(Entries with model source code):
** START **

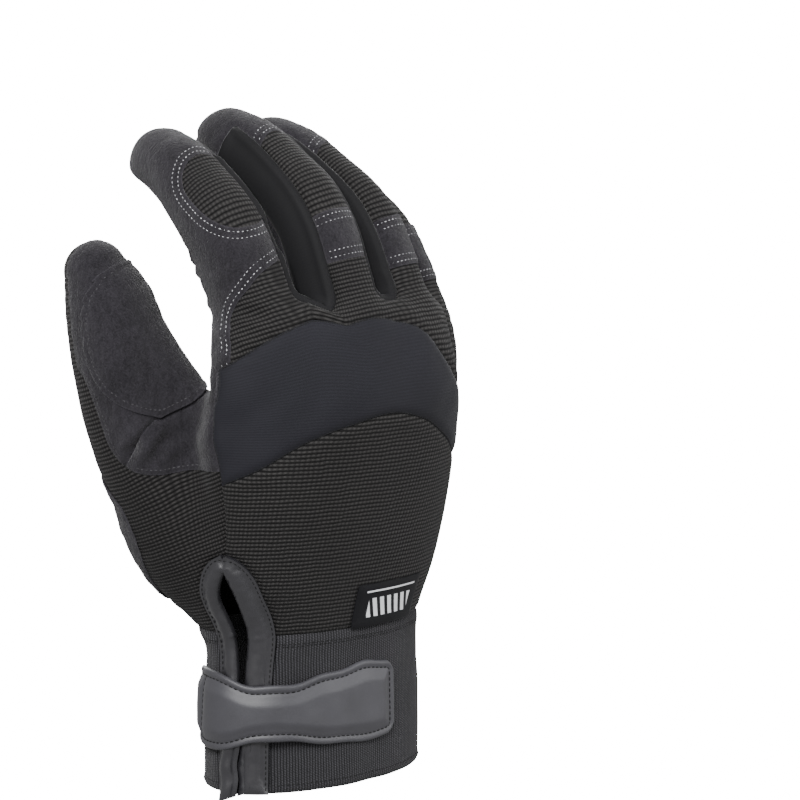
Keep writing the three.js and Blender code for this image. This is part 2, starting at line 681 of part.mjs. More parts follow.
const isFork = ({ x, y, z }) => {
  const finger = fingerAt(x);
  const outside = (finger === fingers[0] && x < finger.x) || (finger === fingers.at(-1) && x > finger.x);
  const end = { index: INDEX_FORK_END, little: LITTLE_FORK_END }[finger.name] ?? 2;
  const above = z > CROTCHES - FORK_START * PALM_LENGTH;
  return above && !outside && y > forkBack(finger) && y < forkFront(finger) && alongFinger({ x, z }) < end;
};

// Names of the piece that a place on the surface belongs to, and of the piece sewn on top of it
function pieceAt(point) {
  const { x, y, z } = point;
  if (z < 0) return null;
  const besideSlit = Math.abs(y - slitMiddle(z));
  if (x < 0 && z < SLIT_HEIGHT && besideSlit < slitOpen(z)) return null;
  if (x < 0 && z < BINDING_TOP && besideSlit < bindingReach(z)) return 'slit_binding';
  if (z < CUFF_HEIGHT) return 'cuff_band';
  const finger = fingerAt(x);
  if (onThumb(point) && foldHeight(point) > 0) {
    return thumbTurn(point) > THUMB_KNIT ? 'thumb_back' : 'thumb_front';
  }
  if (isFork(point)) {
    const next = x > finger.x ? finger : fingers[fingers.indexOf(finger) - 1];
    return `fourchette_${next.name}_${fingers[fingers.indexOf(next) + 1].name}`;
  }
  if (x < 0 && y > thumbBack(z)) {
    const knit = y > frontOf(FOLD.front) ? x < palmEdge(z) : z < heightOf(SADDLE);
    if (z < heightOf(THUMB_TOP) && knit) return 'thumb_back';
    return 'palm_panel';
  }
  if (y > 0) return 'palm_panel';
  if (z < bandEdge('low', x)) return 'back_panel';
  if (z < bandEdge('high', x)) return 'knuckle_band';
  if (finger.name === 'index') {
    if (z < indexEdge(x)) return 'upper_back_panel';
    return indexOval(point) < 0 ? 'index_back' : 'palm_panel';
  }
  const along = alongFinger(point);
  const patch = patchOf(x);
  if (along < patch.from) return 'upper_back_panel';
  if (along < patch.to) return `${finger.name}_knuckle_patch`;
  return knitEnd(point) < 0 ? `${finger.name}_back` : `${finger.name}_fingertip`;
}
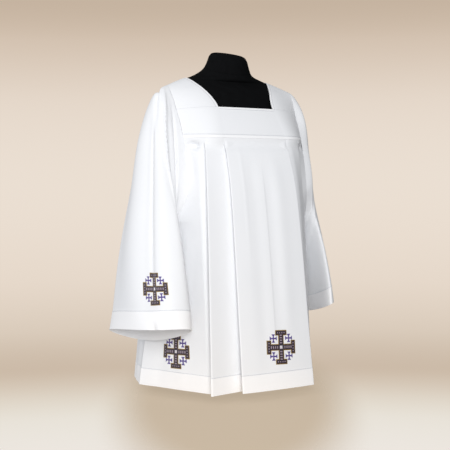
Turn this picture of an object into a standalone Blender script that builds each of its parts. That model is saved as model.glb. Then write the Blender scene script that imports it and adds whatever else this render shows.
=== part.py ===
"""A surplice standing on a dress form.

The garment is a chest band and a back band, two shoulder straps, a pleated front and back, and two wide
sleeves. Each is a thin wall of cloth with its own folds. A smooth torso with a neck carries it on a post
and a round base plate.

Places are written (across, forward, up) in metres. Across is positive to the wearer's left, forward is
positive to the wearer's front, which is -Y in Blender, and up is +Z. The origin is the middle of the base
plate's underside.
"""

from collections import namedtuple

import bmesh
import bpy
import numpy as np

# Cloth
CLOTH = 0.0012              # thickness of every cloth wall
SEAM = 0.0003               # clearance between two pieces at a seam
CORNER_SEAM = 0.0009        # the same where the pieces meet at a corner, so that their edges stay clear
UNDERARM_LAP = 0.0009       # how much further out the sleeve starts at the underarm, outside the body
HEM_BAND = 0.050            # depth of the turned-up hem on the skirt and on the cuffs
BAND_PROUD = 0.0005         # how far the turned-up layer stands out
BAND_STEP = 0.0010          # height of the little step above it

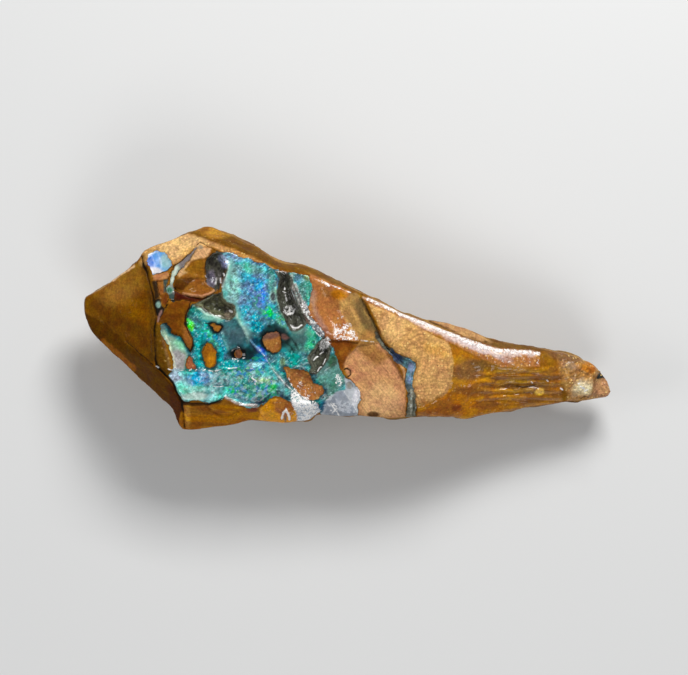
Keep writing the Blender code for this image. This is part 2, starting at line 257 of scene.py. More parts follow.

** END **

(The request): Return the lines above exactly, keeping every word.

(Response):
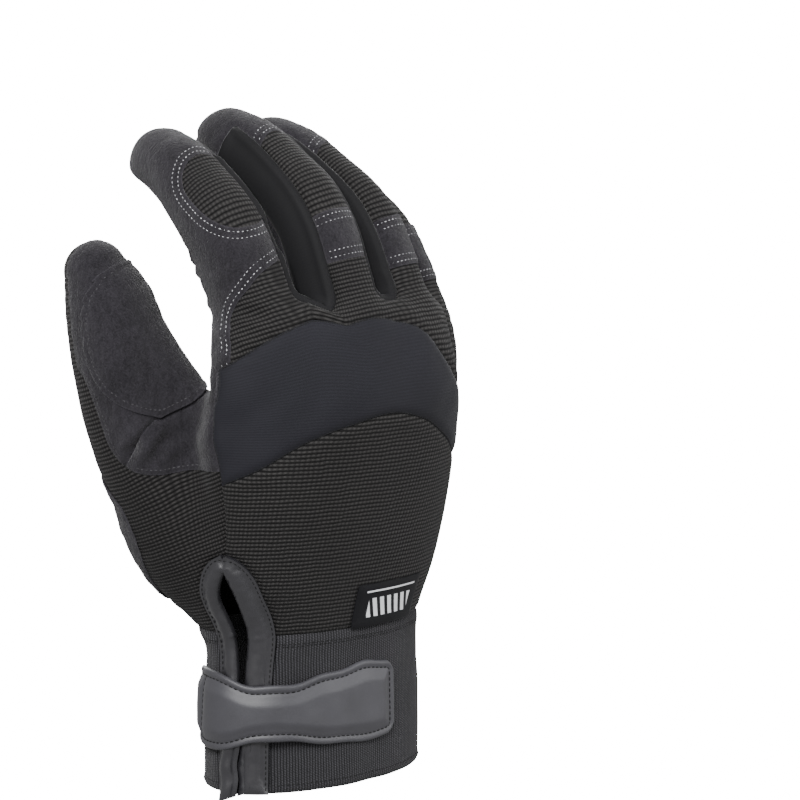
Keep writing the three.js and Blender code for this image. This is part 2, starting at line 681 of part.mjs. More parts follow.
const isFork = ({ x, y, z }) => {
  const finger = fingerAt(x);
  const outside = (finger === fingers[0] && x < finger.x) || (finger === fingers.at(-1) && x > finger.x);
  const end = { index: INDEX_FORK_END, little: LITTLE_FORK_END }[finger.name] ?? 2;
  const above = z > CROTCHES - FORK_START * PALM_LENGTH;
  return above && !outside && y > forkBack(finger) && y < forkFront(finger) && alongFinger({ x, z }) < end;
};

// Names of the piece that a place on the surface belongs to, and of the piece sewn on top of it
function pieceAt(point) {
  const { x, y, z } = point;
  if (z < 0) return null;
  const besideSlit = Math.abs(y - slitMiddle(z));
  if (x < 0 && z < SLIT_HEIGHT && besideSlit < slitOpen(z)) return null;
  if (x < 0 && z < BINDING_TOP && besideSlit < bindingReach(z)) return 'slit_binding';
  if (z < CUFF_HEIGHT) return 'cuff_band';
  const finger = fingerAt(x);
  if (onThumb(point) && foldHeight(point) > 0) {
    return thumbTurn(point) > THUMB_KNIT ? 'thumb_back' : 'thumb_front';
  }
  if (isFork(point)) {
    const next = x > finger.x ? finger : fingers[fingers.indexOf(finger) - 1];
    return `fourchette_${next.name}_${fingers[fingers.indexOf(next) + 1].name}`;
  }
  if (x < 0 && y > thumbBack(z)) {
    const knit = y > frontOf(FOLD.front) ? x < palmEdge(z) : z < heightOf(SADDLE);
    if (z < heightOf(THUMB_TOP) && knit) return 'thumb_back';
    return 'palm_panel';
  }
  if (y > 0) return 'palm_panel';
  if (z < bandEdge('low', x)) return 'back_panel';
  if (z < bandEdge('high', x)) return 'knuckle_band';
  if (finger.name === 'index') {
    if (z < indexEdge(x)) return 'upper_back_panel';
    return indexOval(point) < 0 ? 'index_back' : 'palm_panel';
  }
  const along = alongFinger(point);
  const patch = patchOf(x);
  if (along < patch.from) return 'upper_back_panel';
  if (along < patch.to) return `${finger.name}_knuckle_patch`;
  return knitEnd(point) < 0 ? `${finger.name}_back` : `${finger.name}_fingertip`;
}
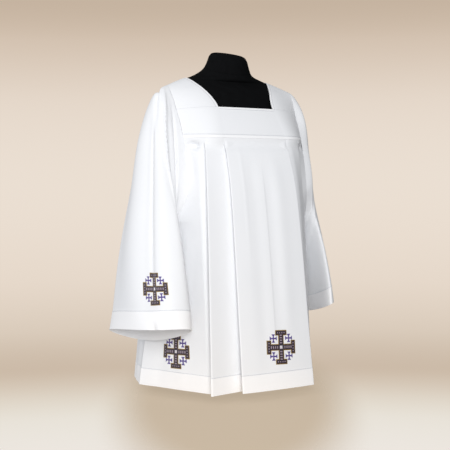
Turn this picture of an object into a standalone Blender script that builds each of its parts. That model is saved as model.glb. Then write the Blender scene script that imports it and adds whatever else this render shows.
=== part.py ===
"""A surplice standing on a dress form.

The garment is a chest band and a back band, two shoulder straps, a pleated front and back, and two wide
sleeves. Each is a thin wall of cloth with its own folds. A smooth torso with a neck carries it on a post
and a round base plate.

Places are written (across, forward, up) in metres. Across is positive to the wearer's left, forward is
positive to the wearer's front, which is -Y in Blender, and up is +Z. The origin is the middle of the base
plate's underside.
"""

from collections import namedtuple

import bmesh
import bpy
import numpy as np

# Cloth
CLOTH = 0.0012              # thickness of every cloth wall
SEAM = 0.0003               # clearance between two pieces at a seam
CORNER_SEAM = 0.0009        # the same where the pieces meet at a corner, so that their edges stay clear
UNDERARM_LAP = 0.0009       # how much further out the sleeve starts at the underarm, outside the body
HEM_BAND = 0.050            # depth of the turned-up hem on the skirt and on the cuffs
BAND_PROUD = 0.0005         # how far the turned-up layer stands out
BAND_STEP = 0.0010          # height of the little step above it

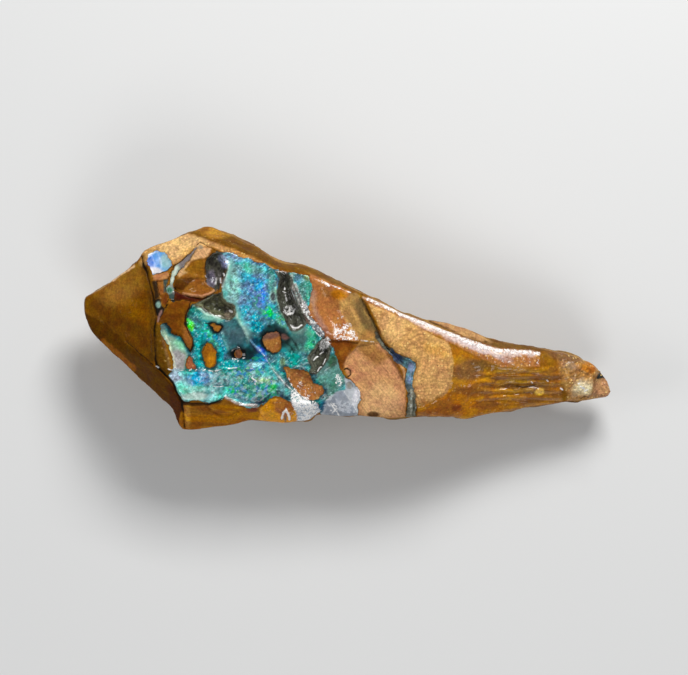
Keep writing the Blender code for this image. This is part 2, starting at line 257 of scene.py. More parts follow.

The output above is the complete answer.